Since Darwin’s time of course the case for evolution triumphed and the Galapagos Islands have become celebrated as the very Sistine Chapel of Evolution. The Darwin Research Station was established in 1959, the centenary of the publication of the Origin of the Species. Today ecotourism under tight governmental control is the major industry. We followed a typical tourist itinerary. We flew to Baltra, a former U.S. Army base dating from World War II, drove by bus across Santa Cruz Island and arrived in Puerto Ayora. The first surprise to me was how lush Santa Cruz seemed to be. Every account I had read prepared me for the bleakness and aridity of the Galapagos but yet, only a few minutes into our bus ride, we had imperceptibly climbed to 2500 ft. and we in green scrubby forest in the volcanic highlands. Like every other visitor for the Galapagos for the previous five centuries, I brought preconceptions with me. The greenery continued down into Puerto Ayora, one of two significant towns in the islands, and here the human impact was all too obvious, reminding me somewhat of a smaller version of Key West. We visited the Darwin Research Station with its marvelous turtle conservation unit. We spent a few tourist dollars in the local shops, and then boarded the Coral II, our home for the next four days. Our cruise took us to Santa Fe, South Plaza Island, North Seymour Island and finally to San Cristobal, Darwin’s first landfall (which he knew as Chatham Island). San Cristobal is the site of the capital of the Galapagos, Puerto Baquerizo, where the other airport to the islands is located.

At each stop we were surrounded and embraced by wildlife. Galápagos sea lions literally waddled up to greet us, Dolly Lightfoot crabs waved their dainty bright orange claws at us from every wave-splashed rock, and the air was thick with seabirds: the famous blue-footed boobies (affectionately known as “bloobies”), rapacious but gorgeous magnificent frigate birds, shearwaters, storm petrels, red-billed tropic birds, lumbering pelicans and more. Dark marine iguanas and colorful terrestrial iguanas are ubiquitous. A truly endearing feature of the fauna recognized by Darwin is that, in the absence of terrestrial predators, the animals have no fear of strangers including humans. We are warned by our naturalist guide not to approach closer to an animal than six feet. I found South Plaza Island particularly Edenic with the aspect of a natural rock garden teaming with animal life. The religiously-inclined person is moved to praise the Creator for the beauty of Creation. But in this earthly paradise death also abounds. Here a dead lizard, there the carcass of a baby sea lion, a wing bone of pelican, a sea lion nursing a shark bite. Francis Thompson in The Hound of Heaven, asked “Must all Thy fields be dunged by dingy Death?” Natural selection is all about death — survival of the fittest usually means death of the least fit.
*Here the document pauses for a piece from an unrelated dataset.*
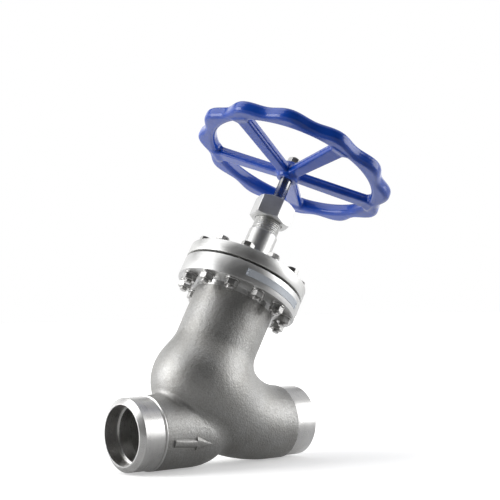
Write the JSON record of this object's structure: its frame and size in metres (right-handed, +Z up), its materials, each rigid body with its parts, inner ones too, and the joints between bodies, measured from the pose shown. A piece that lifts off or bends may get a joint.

Philosopher David Hull observes, “He is …not a loving God who cares about his productions….The God of the Galapagos is careless, wasteful, indifferent, almost diabolical. He is certainly not the sort of God to whom one would be inclined to pray.” Fine rhetoric, but does this statement bear scrutiny? Is the fact of death really grounds for disbelief in God? Shallow thinking might suggest that evolution by natural selection is incompatible with belief in God. Theologian Jack Haught asks why natural selection should be any more problematic than gravitation. Does anyone find gravitation problematic for belief in God? Is predation in the natural world incompatible with belief in the transcendent? Should we not rather marvel that God can accomplish such creative good through the process of natural selection? A trip to the Galapagos only reinforced this for me.